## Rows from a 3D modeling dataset
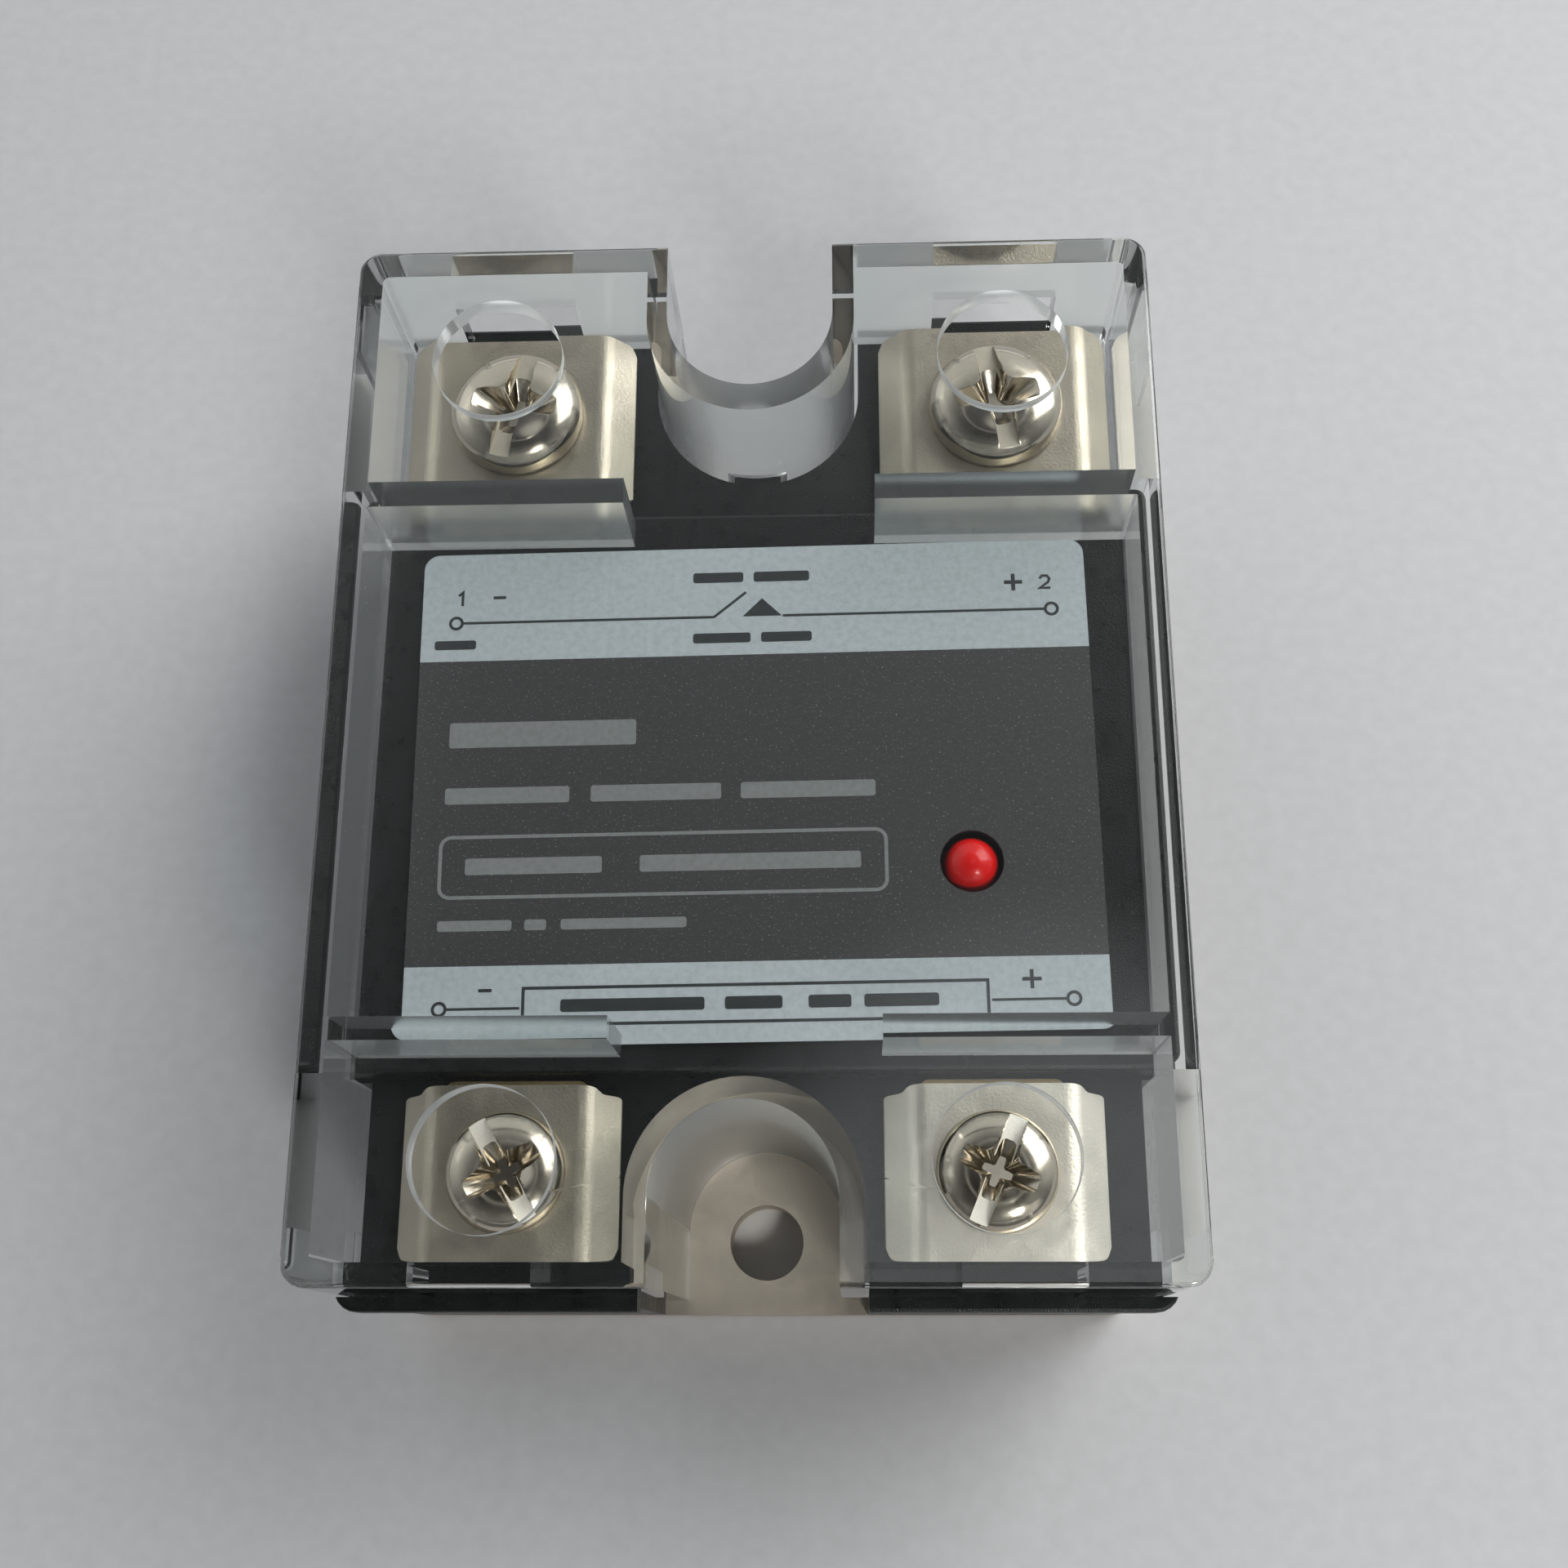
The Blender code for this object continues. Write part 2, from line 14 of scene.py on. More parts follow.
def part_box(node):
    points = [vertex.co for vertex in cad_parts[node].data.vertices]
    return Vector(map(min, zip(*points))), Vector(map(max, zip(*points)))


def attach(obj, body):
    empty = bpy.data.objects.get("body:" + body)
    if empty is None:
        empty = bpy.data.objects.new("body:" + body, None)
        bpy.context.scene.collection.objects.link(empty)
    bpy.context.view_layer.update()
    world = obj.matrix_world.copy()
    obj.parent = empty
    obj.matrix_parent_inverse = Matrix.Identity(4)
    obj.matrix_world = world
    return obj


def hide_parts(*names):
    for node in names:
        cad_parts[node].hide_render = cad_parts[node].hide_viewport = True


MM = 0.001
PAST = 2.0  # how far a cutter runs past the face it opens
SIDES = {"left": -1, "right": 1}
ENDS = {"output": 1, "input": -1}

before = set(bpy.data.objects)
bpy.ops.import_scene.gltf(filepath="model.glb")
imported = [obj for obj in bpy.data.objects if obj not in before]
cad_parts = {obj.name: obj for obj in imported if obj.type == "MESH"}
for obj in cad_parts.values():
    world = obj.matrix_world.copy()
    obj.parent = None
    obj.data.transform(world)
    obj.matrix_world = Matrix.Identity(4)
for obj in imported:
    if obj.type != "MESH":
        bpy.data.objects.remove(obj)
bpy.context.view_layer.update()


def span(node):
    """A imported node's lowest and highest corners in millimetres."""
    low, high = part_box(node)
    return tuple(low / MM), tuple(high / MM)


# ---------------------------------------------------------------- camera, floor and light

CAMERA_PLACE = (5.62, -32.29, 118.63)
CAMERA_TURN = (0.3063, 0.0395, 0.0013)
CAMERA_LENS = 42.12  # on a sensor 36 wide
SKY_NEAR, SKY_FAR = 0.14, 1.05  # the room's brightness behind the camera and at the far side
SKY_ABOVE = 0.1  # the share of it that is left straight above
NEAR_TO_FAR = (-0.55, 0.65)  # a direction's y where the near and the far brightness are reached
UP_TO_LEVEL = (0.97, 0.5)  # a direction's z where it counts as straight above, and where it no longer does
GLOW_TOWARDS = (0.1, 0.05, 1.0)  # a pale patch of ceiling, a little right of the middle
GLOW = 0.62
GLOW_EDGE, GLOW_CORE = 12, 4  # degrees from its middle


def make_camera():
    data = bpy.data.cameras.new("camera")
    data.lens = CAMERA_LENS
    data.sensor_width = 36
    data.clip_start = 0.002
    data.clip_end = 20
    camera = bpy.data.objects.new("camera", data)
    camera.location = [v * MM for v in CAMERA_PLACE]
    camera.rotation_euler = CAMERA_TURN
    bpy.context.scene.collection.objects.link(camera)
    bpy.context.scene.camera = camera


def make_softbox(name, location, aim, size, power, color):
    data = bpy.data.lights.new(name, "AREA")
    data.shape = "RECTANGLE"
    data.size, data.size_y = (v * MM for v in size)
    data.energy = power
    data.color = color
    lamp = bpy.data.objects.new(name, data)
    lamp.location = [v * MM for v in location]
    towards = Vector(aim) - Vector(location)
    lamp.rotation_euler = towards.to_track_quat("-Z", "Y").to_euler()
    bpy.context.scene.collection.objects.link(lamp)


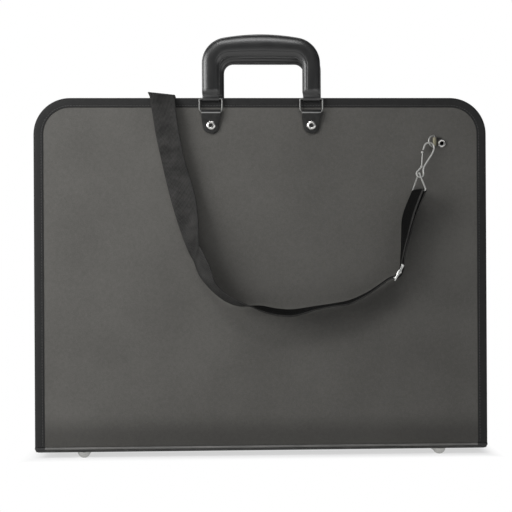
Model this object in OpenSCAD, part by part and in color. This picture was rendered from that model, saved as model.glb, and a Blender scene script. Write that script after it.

## Exercise
Exactly those lines that run from the line with "obj.matrix_parent_inverse = Matrix.Identity(4)" through the line with "GLOW_EDGE, GLOW_CORE = 12, 4" are to be reproduced; both end lines belong to the range.

## Response to the task
    obj.matrix_parent_inverse = Matrix.Identity(4)
    obj.matrix_world = world
    return obj


def hide_parts(*names):
    for node in names:
        cad_parts[node].hide_render = cad_parts[node].hide_viewport = True


MM = 0.001
PAST = 2.0  # how far a cutter runs past the face it opens
SIDES = {"left": -1, "right": 1}
ENDS = {"output": 1, "input": -1}

before = set(bpy.data.objects)
bpy.ops.import_scene.gltf(filepath="model.glb")
imported = [obj for obj in bpy.data.objects if obj not in before]
cad_parts = {obj.name: obj for obj in imported if obj.type == "MESH"}
for obj in cad_parts.values():
    world = obj.matrix_world.copy()
    obj.parent = None
    obj.data.transform(world)
    obj.matrix_world = Matrix.Identity(4)
for obj in imported:
    if obj.type != "MESH":
        bpy.data.objects.remove(obj)
bpy.context.view_layer.update()


def span(node):
    """A imported node's lowest and highest corners in millimetres."""
    low, high = part_box(node)
    return tuple(low / MM), tuple(high / MM)


# ---------------------------------------------------------------- camera, floor and light

CAMERA_PLACE = (5.62, -32.29, 118.63)
CAMERA_TURN = (0.3063, 0.0395, 0.0013)
CAMERA_LENS = 42.12  # on a sensor 36 wide
SKY_NEAR, SKY_FAR = 0.14, 1.05  # the room's brightness behind the camera and at the far side
SKY_ABOVE = 0.1  # the share of it that is left straight above
NEAR_TO_FAR = (-0.55, 0.65)  # a direction's y where the near and the far brightness are reached
UP_TO_LEVEL = (0.97, 0.5)  # a direction's z where it counts as straight above, and where it no longer does
GLOW_TOWARDS = (0.1, 0.05, 1.0)  # a pale patch of ceiling, a little right of the middle
GLOW = 0.62
GLOW_EDGE, GLOW_CORE = 12, 4  # degrees from its middle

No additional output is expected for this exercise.